**EXERCISE PROMPT**
Return, exactly as written, the run of lines that begins at the line containing "const serpentineBelt = new THREE.Group();" and ends at the line containing "obj.parent = empty". Nothing outside that run belongs in the answer.

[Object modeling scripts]
((

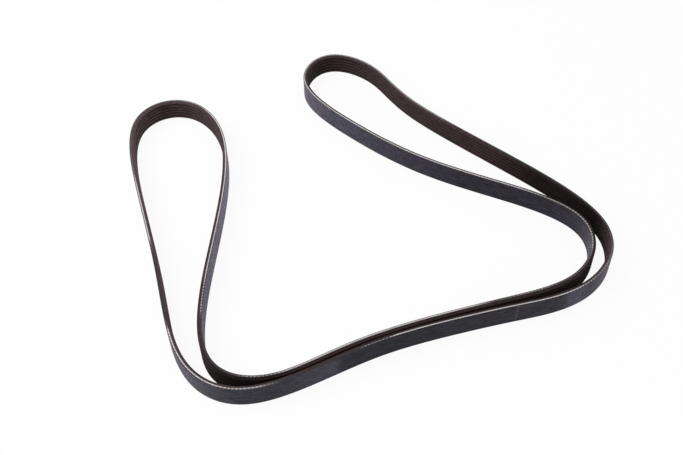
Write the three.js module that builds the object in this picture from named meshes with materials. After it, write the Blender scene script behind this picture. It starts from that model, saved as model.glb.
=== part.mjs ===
// Serpentine belt: a ribbed drive belt with six V ribs on the inside and a smooth back,
// standing on its edge in a long open loop that bends back on itself.
// Millimetres, +Z up. The origin is the middle of the footprint, at floor level.

import * as THREE from "three";

// Driving dimensions of the belt.
const BELT_LENGTH = 2300; // once round, along the tensile cords
const RIB_COUNT = 6;
const RIB_PITCH = 3.56; // one rib to the next, the PK section of car accessory drives
const RIB_ANGLE = 40; // degrees between the two flanks of a rib
const RIB_DEPTH = 2.2; // groove root to rib crest
const GROOVE_ROOT_WIDTH = 0.45; // flat at the bottom of each groove
const CREST_CHAMFER = 0.22; // corner broken off on each side of a crest
const BACKING_THICKNESS = 2.1; // groove root to the smooth back, with the cords inside it
const CORD_DEPTH = 1.2; // smooth back to the middle of the cords
const BACK_EDGE_CHAMFER = 0.25; // corner broken off where the back meets a cut side

// How finely the loop is divided.
const LONGEST_STEP = 60; // mm along a straight run
const LARGEST_TURN = 10; // degrees in one step round a bend

// The lay: control points of the line that the rib crests follow on the inside of the loop.
// They run counter-clockwise from the left side of the left lobe.
const LAY = [
  [-234, 121],
  [-202, 7],
  [-172, -88],
  [-155, -169],
  [-126, -204],
  [-85, -211],
  [-22, -180],
  [23, -158],
  [100, -138],
  [132, -131],
  [201, -116],
  [239, -45],
  [146, 45],
  [44, 135],
  [27, 188],
  [-29, 221],
  [-61, 167],
  [-9, 108],
  [60, 48],
  [131, 15],
  [224, -31],
  [199, -111],
  [125, -129],
  [-6, -164],
  [-72, -210],
  [-135, -195],
  [-140, -113],
  [-131, -40],
  [-123, 87],
  [-171, 151],
];

// Sizes that follow from the driving dimensions.
const THICKNESS = BACKING_THICKNESS + RIB_DEPTH;
const WIDTH = RIB_COUNT * RIB_PITCH;
const FLANK_WIDTH = RIB_DEPTH * Math.tan(THREE.MathUtils.degToRad(RIB_ANGLE / 2));
const CREST_WIDTH = RIB_PITCH - GROOVE_ROOT_WIDTH - 2 * FLANK_WIDTH;

// A closed cubic B-spline, whose curvature has no jumps, as in a bent strip of rubber.
class ClosedSpline extends THREE.Curve {
  constructor(points) {
    super();
    this.points = points;
  }

  getPoint(t, target = new THREE.Vector2()) {
    const count = this.points.length;
    const span = Math.floor(t * count);
    const u = t * count - span;
    const weights = [
      (1 - u) ** 3,
      3 * u ** 3 - 6 * u ** 2 + 4,
      -3 * u ** 3 + 3 * u ** 2 + 3 * u + 1,
      u ** 3,
    ];
    target.set(0, 0);
    weights.forEach((weight, i) => {
      const index = THREE.MathUtils.euclideanModulo(span + i - 1, count);
      target.addScaledVector(this.points[index], weight / 6);
    });
    return target;
  }
}

// The crest line at its real size. A line at a distance d outside a closed loop is longer
// by 2 pi d, so the crest line is that much shorter than the cord line.
function crestLine() {
  const lay = new ClosedSpline(LAY.map(([x, y]) => new THREE.Vector2(x, y)));
  lay.arcLengthDivisions = 40 * LAY.length;
  const crestLength = BELT_LENGTH - 2 * Math.PI * (THICKNESS - CORD_DEPTH);
  const scale = crestLength / lay.getLength();
  return new ClosedSpline(lay.points.map((point) => point.clone().multiplyScalar(scale)));
}

// The closed outline of the belt's cross-section as [out, up] pairs: out is the distance
// from the rib crests towards the back, and up is the height above the floor.
function crossSection() {
  const chamfer = Math.min(CREST_CHAMFER, CREST_WIDTH / 3);
  const chamferRise = chamfer * Math.cos(THREE.MathUtils.degToRad(RIB_ANGLE / 2));
  const chamferRun = chamfer * Math.sin(THREE.MathUtils.degToRad(RIB_ANGLE / 2));
  const outline = [];
  for (let rib = 0; rib < RIB_COUNT; rib++) {
    const foot = rib * RIB_PITCH + GROOVE_ROOT_WIDTH / 2;
    const crest = foot + FLANK_WIDTH;
    outline.push(
      [RIB_DEPTH, foot],
      [chamferRise, crest - chamferRun],
      [0, crest + chamfer],
      [0, crest + CREST_WIDTH - chamfer],
      [chamferRise, crest + CREST_WIDTH + chamferRun],
      [RIB_DEPTH, foot + CREST_WIDTH + 2 * FLANK_WIDTH],
    );
  }
  const back = THICKNESS - BACK_EDGE_CHAMFER;
  return [
    [RIB_DEPTH, 0],
    ...outline,
    [RIB_DEPTH, WIDTH],
    [back, WIDTH],
    [THICKNESS, WIDTH - BACK_EDGE_CHAMFER],
    [THICKNESS, BACK_EDGE_CHAMFER],
    [back, 0],
  ];
}

// Places along the line where a cross-section stands, closer together where it bends more.
// Each has its point and the direction out of the loop, to the right of the direction of travel.
function stations(line) {
  const samples = 40 * line.points.length;
  const heading = (k) => {
    const ahead = line.getPoint((k + 0.5) / samples);
    return ahead.sub(line.getPoint((k - 0.5) / samples));
  };
  const effort = [0];
  for (let k = 0; k < samples; k++) {
    const here = heading(k);
    const next = heading(k + 1);
    const turn = THREE.MathUtils.radToDeg(Math.abs(here.cross(next) / here.dot(next)));
    effort.push(effort[k] + next.length() / LONGEST_STEP + turn / LARGEST_TURN);
  }
  const count = Math.ceil(effort[samples]);
  const found = [];
  let k = 0;
  for (let i = 0; i < count; i++) {
    const wanted = (i * effort[samples]) / count;
    while (effort[k + 1] <= wanted) {
      k++;
    }
    const share = (wanted - effort[k]) / (effort[k + 1] - effort[k]);
    const along = heading(k + share).normalize();
    found.push({
      point: line.getPoint((k + share) / samples),
      out: new THREE.Vector2(along.y, -along.x),
    });
  }
  return found;
}

// The section carried once round the loop and joined to itself, so it has no ends.
function sweepRound(places, outline) {
  const positions = [];
  places.forEach(({ point, out }) => {
    outline.forEach(([distance, height]) => {
      positions.push(point.x + out.x * distance, point.y + out.y * distance, height);
    });
  });
  const faces = [];
  const at = (i, j) => (i % places.length) * outline.length + (j % outline.length);
  for (let i = 0; i < places.length; i++) {
    for (let j = 0; j < outline.length; j++) {
      faces.push(at(i, j), at(i + 1, j + 1), at(i + 1, j));
      faces.push(at(i, j), at(i, j + 1), at(i + 1, j + 1));
    }
  }
  const geometry = new THREE.BufferGeometry();
  geometry.setAttribute("position", new THREE.Float32BufferAttribute(positions, 3));
  geometry.setIndex(faces);
  return geometry;
}

// The footprint is centred on the origin, and the lower edge stays at floor level.
function centreFootprint(geometry) {
  geometry.computeBoundingBox();
  const middle = geometry.boundingBox.getCenter(new THREE.Vector3());
  geometry.translate(-middle.x, -middle.y, 0);
  geometry.computeVertexNormals();
}

function rubber() {
  return new THREE.MeshStandardMaterial({
    color: 0x2f2d33,
    roughness: 0.75,
    metalness: 0,
    flatShading: true,
  });
}

function belt() {
  const geometry = sweepRound(stations(crestLine()), crossSection());
  centreFootprint(geometry);
  const mesh = new THREE.Mesh(geometry, rubber());
  mesh.name = "belt";
  return mesh;
}

const serpentineBelt = new THREE.Group();
serpentineBelt.add(belt());

export default serpentineBelt;
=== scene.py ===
"""Looks of the serpentine belt: its finely rounded ribbed section, the twisted tensile cords that
show in the cut edges, the fabric back and the ground ribs, in plain soft studio light."""

import math

import bpy
import numpy as np
from mathutils import Matrix, Vector


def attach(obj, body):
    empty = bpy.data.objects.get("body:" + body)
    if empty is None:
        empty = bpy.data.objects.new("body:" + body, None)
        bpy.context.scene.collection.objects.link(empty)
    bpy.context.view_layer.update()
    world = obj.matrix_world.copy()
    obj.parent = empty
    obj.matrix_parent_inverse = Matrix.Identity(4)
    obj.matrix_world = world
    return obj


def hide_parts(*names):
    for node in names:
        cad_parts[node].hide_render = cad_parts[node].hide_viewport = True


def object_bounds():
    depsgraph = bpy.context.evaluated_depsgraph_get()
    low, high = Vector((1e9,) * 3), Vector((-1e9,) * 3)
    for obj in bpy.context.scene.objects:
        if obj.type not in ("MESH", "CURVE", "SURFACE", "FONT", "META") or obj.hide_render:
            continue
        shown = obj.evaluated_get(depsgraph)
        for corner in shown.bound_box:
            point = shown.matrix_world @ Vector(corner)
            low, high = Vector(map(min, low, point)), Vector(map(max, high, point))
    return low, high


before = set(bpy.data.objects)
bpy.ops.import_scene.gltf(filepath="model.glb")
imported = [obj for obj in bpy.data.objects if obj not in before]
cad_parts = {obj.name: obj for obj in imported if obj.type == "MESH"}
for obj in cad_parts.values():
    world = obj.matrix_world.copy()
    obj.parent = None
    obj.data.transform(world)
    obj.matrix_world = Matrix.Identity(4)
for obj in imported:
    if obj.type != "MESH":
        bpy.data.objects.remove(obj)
cad_low, cad_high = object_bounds()

MM = 0.001
TURN = 2 * math.pi

# The belt's sizes in millimetres, as in the CAD source.
BELT_LENGTH = 2300.0
RIB_COUNT = 6
RIB_PITCH = 3.56
RIB_ANGLE = 40.0
RIB_DEPTH = 2.2
GROOVE_ROOT_WIDTH = 0.45
BACKING_THICKNESS = 2.1
CORD_DEPTH = 1.2
THICKNESS = BACKING_THICKNESS + RIB_DEPTH
WIDTH = RIB_COUNT * RIB_PITCH
CORD_OUT = THICKNESS - CORD_DEPTH
FLANK_WIDTH = RIB_DEPTH * math.tan(math.radians(RIB_ANGLE / 2))
CREST_WIDTH = RIB_PITCH - GROOVE_ROOT_WIDTH - 2 * FLANK_WIDTH

# Control points of the line that the rib crests follow, counter-clockwise.
LAY = np.array([
    [-234, 121], [-202, 7], [-172, -88], [-155, -169], [-126, -204], [-85, -211],
    [-22, -180], [23, -158], [100, -138], [132, -131], [201, -116], [239, -45],
    [146, 45], [44, 135], [27, 188], [-29, 221], [-61, 167], [-9, 108],
    [60, 48], [131, 15], [224, -31], [199, -111], [125, -129], [-6, -164],
    [-72, -210], [-135, -195], [-140, -113], [-131, -40], [-123, 87], [-171, 151],
], float)
LAY_SAMPLES = 60001  # places at which this line is measured

# How the corners of the section are rounded: the radius in millimetres, and the segments.
FOOT_ROUND = 0.05, 1
ROOT_ROUND = 0.12, 2
CREST_ROUND = 0.30, 3
BACK_ROUND = 0.30, 4
NO_ROUND = 0, 0
BACK_POINTS = 0.72, 0.28  # points between the back's corners, as shares of the width
BACK_WRAP = 0.28  # how far the finish of the back reaches round its corners
EDGE_REACH = 0.03  # how far the finish of the cut edge reaches past it

BACK, EDGE, RIBS = 0, 1, 2  # the belt's finishes, in the order of its materials

BELT_TRIANGLES = 197000
STEP_LENGTH, STEP_ANGLE = 3.2, 1.6  # millimetres along and degrees of bend that get as many faces

CORD_RADIUS = 0.50
CORD_LOBES = 0.30  # how far each ply swells the cord, as a share of its radius
BULGE_SPACING = 3.2  # from one ply to the next along the twist
CORD_BULGES = round(BELT_LENGTH / BULGE_SPACING)
BULGE_STATIONS = 6
CORD_SIDES = 8

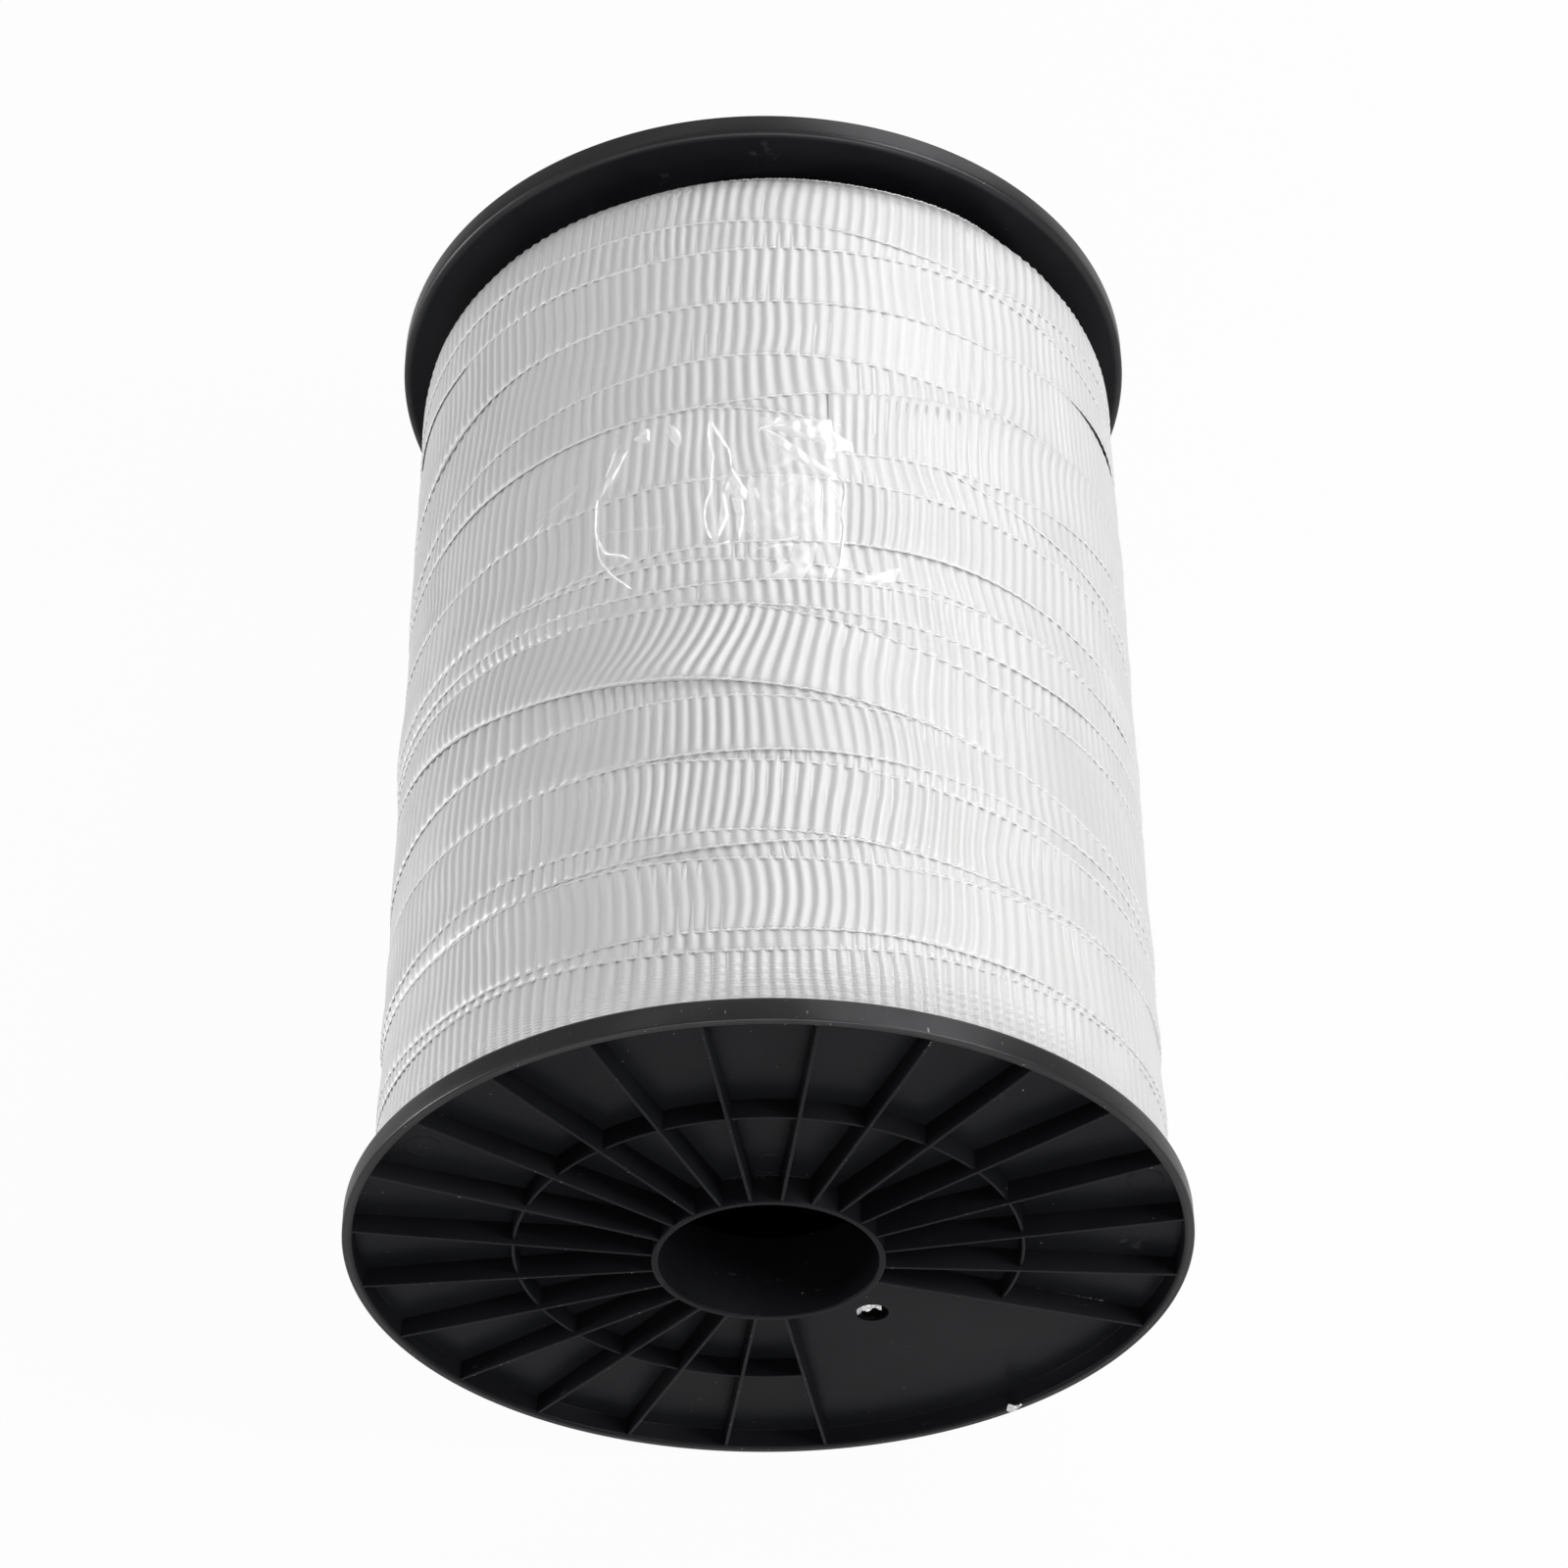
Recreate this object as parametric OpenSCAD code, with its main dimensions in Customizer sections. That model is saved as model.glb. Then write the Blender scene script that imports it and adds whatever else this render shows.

))

**OUTPUT FOR THIS EXERCISE**
const serpentineBelt = new THREE.Group();
serpentineBelt.add(belt());

export default serpentineBelt;
=== scene.py ===
"""Looks of the serpentine belt: its finely rounded ribbed section, the twisted tensile cords that
show in the cut edges, the fabric back and the ground ribs, in plain soft studio light."""

import math

import bpy
import numpy as np
from mathutils import Matrix, Vector


def attach(obj, body):
    empty = bpy.data.objects.get("body:" + body)
    if empty is None:
        empty = bpy.data.objects.new("body:" + body, None)
        bpy.context.scene.collection.objects.link(empty)
    bpy.context.view_layer.update()
    world = obj.matrix_world.copy()
    obj.parent = empty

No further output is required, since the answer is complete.